=== Given records ===

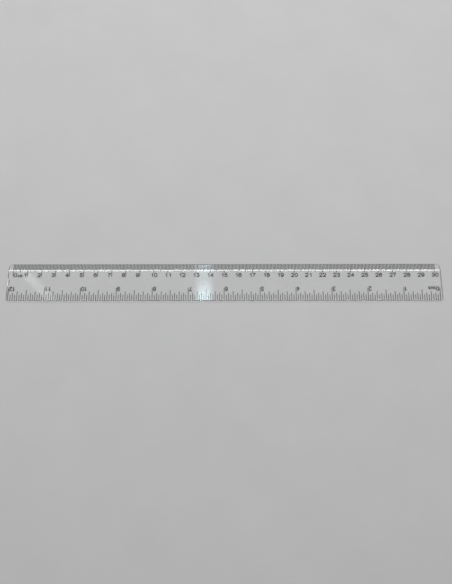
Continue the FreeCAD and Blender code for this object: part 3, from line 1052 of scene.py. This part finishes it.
@dataclass
class Cell:
    """A cell for one glyph, drawn from its lower left corner with a pen.

    The stem is how tall an h stands and how high the dot of an i lies.
    """

    pen: Pen
    width: float
    height: float
    stem: float = 0.0

    def zero(self) -> None:
        """Draws a 0."""
        self.pen.ring(self.width / 2, self.height / 2, self.width / 2, self.height / 2)

    def one(self) -> None:
        """Draws a 1, with a curved flag."""
        stem, flag = 0.78 * self.width, 0.48 * self.width
        self.pen.line((stem, 0), (stem, self.height))
        self.pen.arc(stem - flag, self.height, flag, 0.26 * self.height, -80, 0)

    def two(self) -> None:
        """Draws a 2: a bowl, a straight diagonal from its lower end and a base."""
        middle, top, end = self.width / 2, 0.3 * self.height, -38
        turn = math.radians(end)
        self.pen.arc(middle, self.height - top, middle, top, end, 168)
        self.pen.line((middle + middle * math.cos(turn),
                       self.height - top + top * math.sin(turn)), (0, 0), (self.width, 0))

    def three(self) -> None:
        """Draws a 3: two open bowls that meet at a short waist."""
        middle, waist = self.width / 2, 0.53 * self.height
        upper, lower = (self.height - waist) / 2, waist / 2
        self.pen.arc(middle, self.height - upper, 0.92 * middle, upper, -90, 155)
        self.pen.arc(middle, lower, middle, lower, -158, 90)
        self.pen.line((0.72 * middle, waist), (middle, waist))

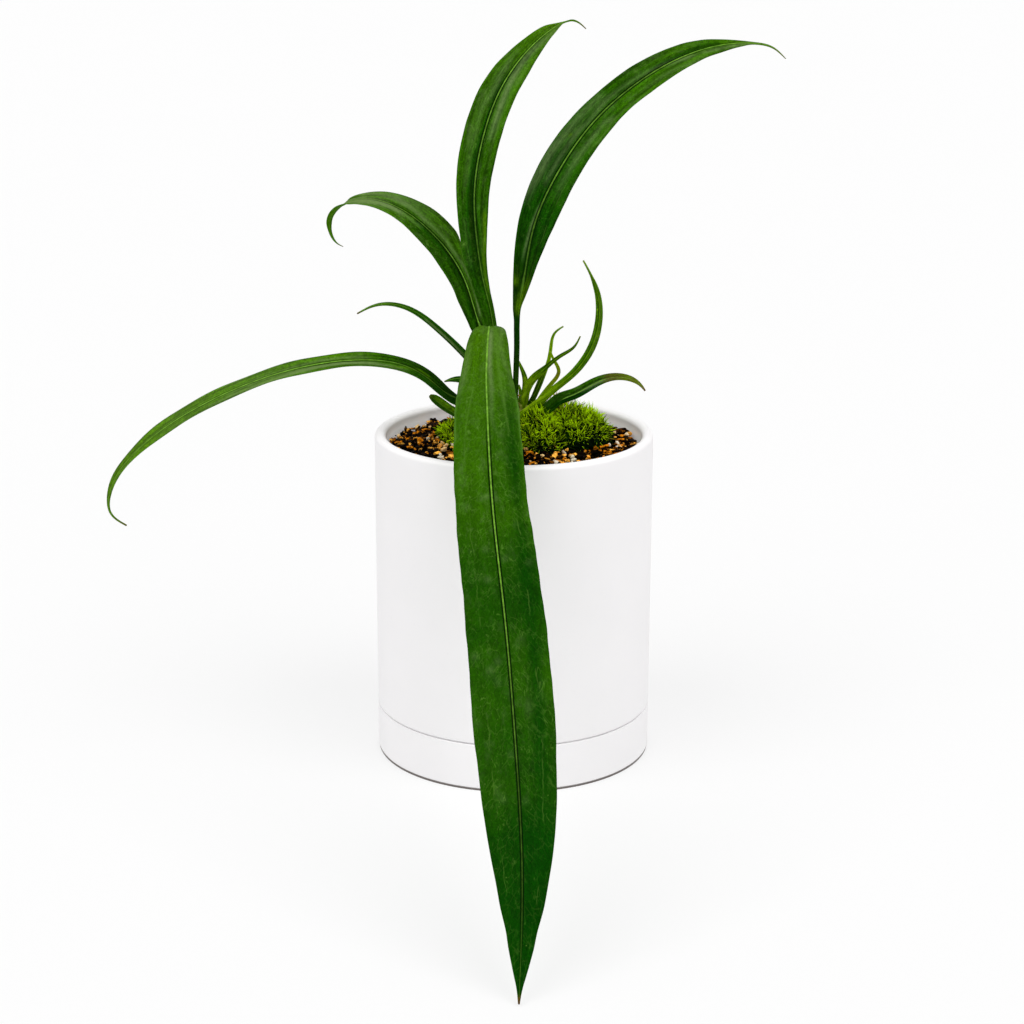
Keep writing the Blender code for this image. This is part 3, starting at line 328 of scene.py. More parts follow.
# Soft strokes that run along a leaf, by kind. A station is thousandths of the length, then hundredths:
# place across, width (both of the half width) and strength. tone lightens as painted light, or darkens as
# painted shade below zero; the sheen strokes silver as a painted sheen; young yellows; dark and pale draw
# lines.
STROKES = {
    "leaf_front_long": dict(
        painted_sheen=(((159, -13, 20, 75), (175, -13, 18, 100), (190, -10, 16, 105), (248, -17, 11, 70),
            (318, -13, 9, 40), (357, -40, 8, 20)), ((127, 33, 21, 60), (169, 27, 16, 25)),
            ((184, 87, 19, 45), (222, 83, 15, 60), (264, 90, 13, 40)), ((148, -80, 24, 70),
            (182, -63, 19, 50), (209, -73, 17, 50), (228, -90, 15, 45), (245, -90, 14, 40))),
        # The first two pale strokes, along both margins, are painted highlights on the bent edges.
        pale=(((287, -97, 3, 80), (374, -100, 3, 80)), ((273, 100, 3, 60), (346, 97, 3, 60)),
            ((268, 47, 3, 35), (350, 67, 2, 35), (400, 70, 2, 15)), ((4, 40, 19, 45), (23, 43, 18, 45),
            (39, -20, 17, 30), (338, -60, 2, 40))),
        tone=(((24, -77, 159, -40), (227, -70, 27, -30), (373, -70, 20, -45), (452, -73, 19, -30),
            (586, -63, 17, -15), (657, -63, 17, -30), (808, -57, 18, -10)),)),
    "leaf_back_left": dict(
        painted_sheen=(((590, -23, 16, 40), (616, -30, 18, 45), (638, -27, 19, 50), (663, -27, 22, 80),
            (693, -27, 26, 100), (730, -30, 33, 105), (770, -43, 45, 95), (804, -30, 59, 100),
            (832, -3, 77, 95)), ((291, 43, 20, 60), (317, 60, 20, 85), (341, 70, 20, 85), (379, 67, 20, 65),
            (496, 27, 14, 60), (570, 27, 15, 55), (694, 53, 23, 50), (780, 73, 43, 60)), ((710, -3, 25, 55),
            (790, 0, 35, 65), (860, -10, 50, 75))),
        tone=(((618, 10, 8, -80), (664, 10, 10, -90), (785, 40, 19, -100), (825, 60, 26, -90)),
            ((297, -17, 20, -70), (549, -17, 12, -70), (603, -10, 12, -70)), ((578, -53, 12, -40),
            (656, -77, 14, -40), (693, -70, 17, -40))),
        pale=(((360, 70, 8, 40), (407, 73, 8, 40), (501, 100, 5, 40)),)),
    "leaf_back_tall": dict(
        tone=(((290, -30, 30, -50), (515, -20, 15, -90), (666, -3, 14, -90), (719, -7, 14, -90),
            (830, 27, 21, -90), (884, 20, 32, -80), (930, 40, 77, -60)), ((638, 53, 10, -30),
            (706, 53, 11, -30), (745, 43, 11, -30), (808, 43, 14, -30))),
        painted_sheen=(((509, -50, 20, 30), (630, -43, 18, 35), (672, -47, 18, 45), (707, -33, 19, 50),
            (791, -50, 23, 50)), ((335, -67, 27, 20), (427, -60, 20, 20)), ((612, 40, 21, 50),
            (659, 43, 21, 70), (804, 27, 28, 75), (842, 33, 35, 70), (884, 57, 49, 60),
            (934, 100, 139, 60))),
        pale=(((583, -63, 4, 30), (685, -70, 4, 35), (719, -60, 4, 35), (756, -73, 5, 35)),
            ((597, 60, 4, 40), (626, 67, 4, 50), (653, 63, 4, 50), (684, 70, 4, 50), (799, 70, 6, 50))),
        young=(((281, 53, 30, 45), (306, 50, 27, 45), (402, 73, 18, 45), (438, 70, 16, 45)),),
        dark=(((324, 33, 10, 50), (392, 27, 7, 50), (426, 17, 7, 50)),)),
    "leaf_back_right": dict(
        painted_sheen=(((387, -90, 28, 30), (412, -87, 27, 55), (447, -77, 26, 65), (486, -80, 26, 65),
            (518, -73, 27, 55), (617, -73, 30, 40)), ((430, -27, 14, 35), (465, -27, 14, 55),
            (546, -27, 15, 50), (572, -20, 16, 45), (608, -30, 16, 50), (632, -33, 17, 40),
            (750, -7, 20, 45), (799, 23, 24, 40)), ((691, 57, 18, 25), (736, 60, 19, 40),
            (812, 93, 26, 40)), ((419, 50, 19, 20), (451, 43, 19, 35), (555, 50, 20, 50), (580, 47, 21, 40),
            (598, 60, 21, 50)), ((291, -30, 15, 35), (314, -23, 13, 55), (386, -7, 10, 60)),
            ((755, 20, 15, 30), (819, 33, 20, 35), (831, 40, 23, 60), (880, 47, 40, 70), (904, 43, 64, 70),
            (925, 37, 127, 60))),
        dark=(((644, -20, 7, 40), (672, -17, 7, 40)), ((455, -40, 5, 35), (476, -63, 5, 35)),
            ((536, -57, 6, 40), (547, -63, 6, 40)), ((596, 50, 5, 35), (614, 67, 5, 35))),
        pale=(((534, 77, 4, 35), (553, 87, 5, 40), (611, 77, 5, 40), (681, 90, 5, 40)),),
        young=(((199, 33, 95, 100), (225, 30, 51, 80), (247, 47, 32, 40)),),
        tone=(((729, -13, 13, -80), (793, -17, 15, -80), (824, -27, 20, -80), (853, -27, 26, -80)),)),
    "leaf_left_long": dict(
        painted_sheen=(((244, -67, 24, 55), (289, -67, 24, 85), (376, -43, 23, 95), (554, -83, 25, 80),
            (601, -73, 25, 70), (647, -73, 25, 60)), ((300, -33, 18, 50), (450, -33, 18, 60),
            (600, -35, 18, 45)), ((317, 30, 21, 50), (359, 37, 21, 60), (535, 3, 23, 55),
            (581, -3, 23, 40))),
        pale=(((432, -10, 9, 35), (493, -10, 10, 60), (598, -10, 10, 75), (685, 5, 10, 85),
            (820, 5, 12, 70)),),
        dark=(((333, -27, 8, 35), (375, -7, 8, 35), (418, -13, 8, 35), (462, -10, 8, 35), (506, -17, 8, 35),
            (596, -10, 8, 35), (642, 10, 8, 35)),),
        young=(((175, 3, 16, 50), (195, 23, 16, 50), (259, -63, 15, 50)),)),
    "leaf_left_narrow": dict(
        painted_sheen=(((360, -35, 30, 50), (500, -30, 30, 95), (620, -30, 30, 70)),),
        dark=(((400, 10, 25, 80), (600, 15, 25, 80)),)),
    "leaf_left_stub": dict(
        young=(((300, 30, 35, 80), (600, 35, 40, 90), (930, 30, 40, 60)),)),
    "leaf_right_upright": dict(
        dark=(((100, 90, 35, 70), (200, 90, 35, 60), (300, 73, 30, 40)), ((387, -33, 18, 50),
            (556, -40, 16, 50), (709, -27, 17, 50), (786, -50, 18, 50))),
        young=(((80, -15, 50, 70), (200, -10, 35, 80), (300, -5, 25, 60), (420, 0, 20, 20)),),
        painted_sheen=(((500, 30, 30, 40), (650, 20, 40, 50), (800, 30, 40, 40)),),
        pale=(((50, -30, 60, 90), (130, -25, 35, 60), (280, -5, 20, 20)),)),
    "leaf_right_low": dict(
        painted_sheen=(((520, 25, 25, 30), (630, 28, 30, 80), (750, 30, 35, 80), (880, 30, 40, 60)),
            ((400, 0, 12, 80), (600, 3, 15, 110), (700, 5, 17, 110)))),
    "shoot_curved": dict(
        dark=(((120, 35, 20, 70), (300, 40, 20, 70)), ((140, -50, 15, 50), (360, -45, 15, 50))),
        pale=(((80, -10, 30, 70), (330, 0, 25, 50)),)),
    "shoot_inner": dict(
        pale=(((250, -10, 40, 50), (600, 0, 50, 60)),)),
}

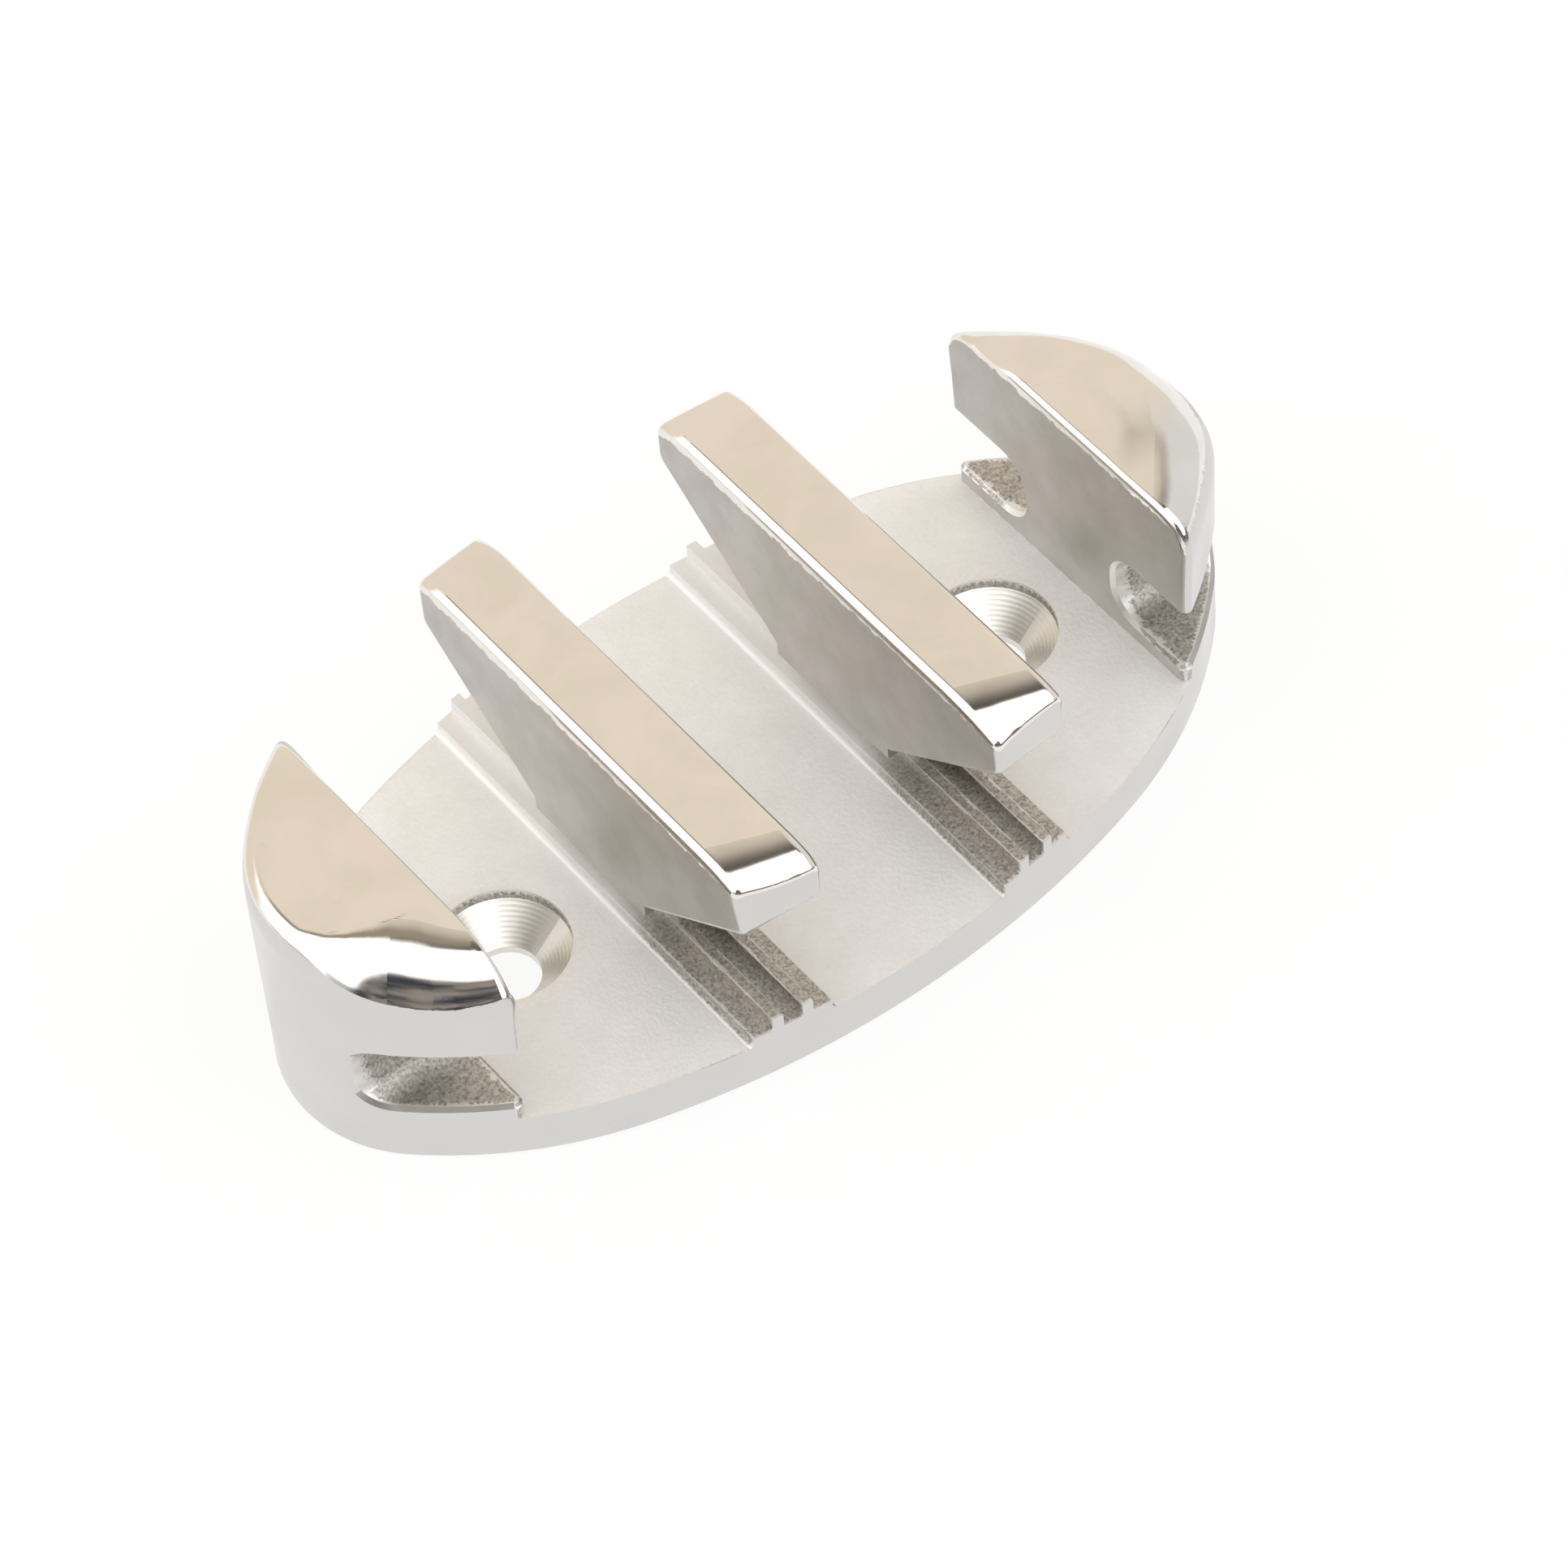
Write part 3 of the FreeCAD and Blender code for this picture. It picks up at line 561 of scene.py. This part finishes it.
# The camera stands in front of the cleat and to its left, well above it, with a long lens.
AZIMUTH = math.radians(-33.80)
ELEVATION = math.radians(51.20)
ROLL = math.radians(5.314)
TARGET = Vector((2.585, -1.919, 5.4)) * MM
DISTANCE = 720 * MM
back = Vector((math.sin(AZIMUTH) * math.cos(ELEVATION),
               -math.cos(AZIMUTH) * math.cos(ELEVATION),
               math.sin(ELEVATION)))
right = Vector((math.cos(AZIMUTH), math.sin(AZIMUTH), 0))
down = (-back).cross(right)
level = right * math.cos(ROLL) + down * math.sin(ROLL)
upward = right * math.sin(ROLL) - down * math.cos(ROLL)
lens = bpy.data.cameras.new("camera")
lens.sensor_width = 36
lens.lens = 176.0
lens.clip_end = 10
camera = bpy.data.objects.new("camera", lens)
scene.collection.objects.link(camera)
turn = Matrix((level, upward, back)).transposed().to_4x4()
camera.matrix_world = Matrix.Translation(TARGET + back * DISTANCE) @ turn
scene.camera = camera

# The studio round the cleat: a warm wall and ceiling behind, a white softbox overhead and another
# at the back on the left, a dark gap between them, and the darker room on the camera's side. Each
# is a patch of directions with soft ends, where x is right, y is away and z is up.
X, Y, Z = 0, 1, 2
studio = bpy.data.worlds.new("studio")
scene.world = studio
studio.use_nodes = True
toward = add_node(studio, "ShaderNodeTexCoord").outputs["Generated"]
part = add_node(studio, "ShaderNodeSeparateXYZ", {0: toward}).outputs
blots = add_node(studio, "ShaderNodeTexNoise", {"Vector": toward, "Scale": 6, "Detail": 2})
blot = add_node(studio, "ShaderNodeMapRange",
                {"Value": blots.outputs[0], "From Min": 0.4, "From Max": 0.6})
room = add_node(studio, "ShaderNodeMix", {0: blot.outputs[0], 6: linear("3E434C"),
                7: linear("9A938C")}, data_type="RGBA").outputs[2]

# Each patch has its colour, and for each axis that limits it, where it is absent and where full.
patches = (
    ((0.8, 0.8, 0.8, 1), ((X, 0.45, 0.65),)),
    (linear("57524B"), ((Y, 0.08, 0.14), (X, 0.72, 0.50))),
    (linear("F2E7D6"), ((Y, 0.12, 0.56),)),
    ((1.9, 1.9, 1.9, 1), ((Y, 0.13, 0.09), (Z, 0.28, 0.38), (X, 0.66, 0.5))),
    (linear("A39886"), ((X, 0.18, 0.08), (Y, 0.12, 0.3), (Y, 0.64, 0.56))),
    ((1.5, 1.5, 1.5, 1), ((X, 0.0, -0.1), (Y, -0.1, 0.1), (Y, 0.8, 0.66), (Z, 0.02, 0.15))),
    (room, ((Y, -0.28, -0.42), (Z, 0.44, 0.36))),
    (room, ((Y, -0.2, -0.3), (X, -0.2, -0.35), (Z, 0.86, 0.78))),
    (linear("F6F5F3"), ((Z, 0.06, -0.02),)),
)
view = (0.6, 0.6, 0.6, 1)
for colour, limits in patches:
    mask = 1
    for axis, absent, full in limits:
        band = add_node(studio, "ShaderNodeMapRange",
                        {"Value": part[axis], "From Min": absent, "From Max": full},
                        interpolation_type="SMOOTHSTEP")
        mask = add_node(studio, "ShaderNodeMath", {0: mask, 1: band.outputs[0]},
                        operation="MULTIPLY").outputs[0]
    view = add_node(studio, "ShaderNodeMix", {0: mask, 6: view, 7: colour},
                    data_type="RGBA").outputs[2]
around = studio.node_tree.nodes["Background"]
studio.node_tree.links.new(view, around.inputs["Color"])
plain = add_node(studio, "ShaderNodeBackground", {"Color": (1, 1, 1, 1), "Strength": 1})
ray = add_node(studio, "ShaderNodeLightPath")
shown = add_node(studio, "ShaderNodeMixShader",
                 {0: ray.outputs["Is Camera Ray"], 1: around.outputs[0], 2: plain.outputs[0]})
surface = studio.node_tree.nodes["World Output"].inputs["Surface"]
studio.node_tree.links.new(shown.outputs[0], surface)

scene.view_settings.view_transform = "Standard"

===

§ Task to complete
Emit, unaltered, the lines from the top of the listing down through the line that holds "self.pen.line((0.72 * middle, waist), (middle, waist))"; emit nothing else.

§ Exercise output
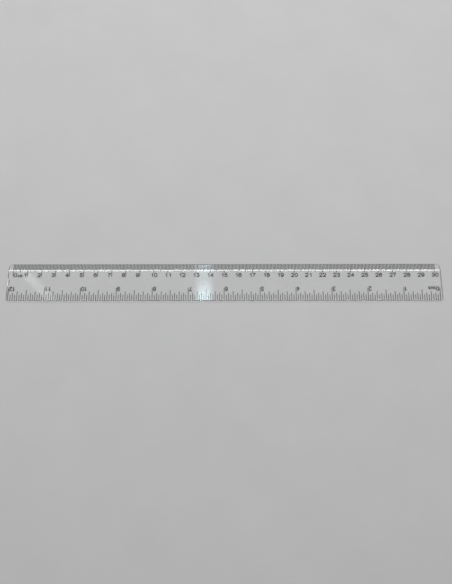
Continue the FreeCAD and Blender code for this object: part 3, from line 1052 of scene.py. This part finishes it.
@dataclass
class Cell:
    """A cell for one glyph, drawn from its lower left corner with a pen.

    The stem is how tall an h stands and how high the dot of an i lies.
    """

    pen: Pen
    width: float
    height: float
    stem: float = 0.0

    def zero(self) -> None:
        """Draws a 0."""
        self.pen.ring(self.width / 2, self.height / 2, self.width / 2, self.height / 2)

    def one(self) -> None:
        """Draws a 1, with a curved flag."""
        stem, flag = 0.78 * self.width, 0.48 * self.width
        self.pen.line((stem, 0), (stem, self.height))
        self.pen.arc(stem - flag, self.height, flag, 0.26 * self.height, -80, 0)

    def two(self) -> None:
        """Draws a 2: a bowl, a straight diagonal from its lower end and a base."""
        middle, top, end = self.width / 2, 0.3 * self.height, -38
        turn = math.radians(end)
        self.pen.arc(middle, self.height - top, middle, top, end, 168)
        self.pen.line((middle + middle * math.cos(turn),
                       self.height - top + top * math.sin(turn)), (0, 0), (self.width, 0))

    def three(self) -> None:
        """Draws a 3: two open bowls that meet at a short waist."""
        middle, waist = self.width / 2, 0.53 * self.height
        upper, lower = (self.height - waist) / 2, waist / 2
        self.pen.arc(middle, self.height - upper, 0.92 * middle, upper, -90, 155)
        self.pen.arc(middle, lower, middle, lower, -158, 90)
        self.pen.line((0.72 * middle, waist), (middle, waist))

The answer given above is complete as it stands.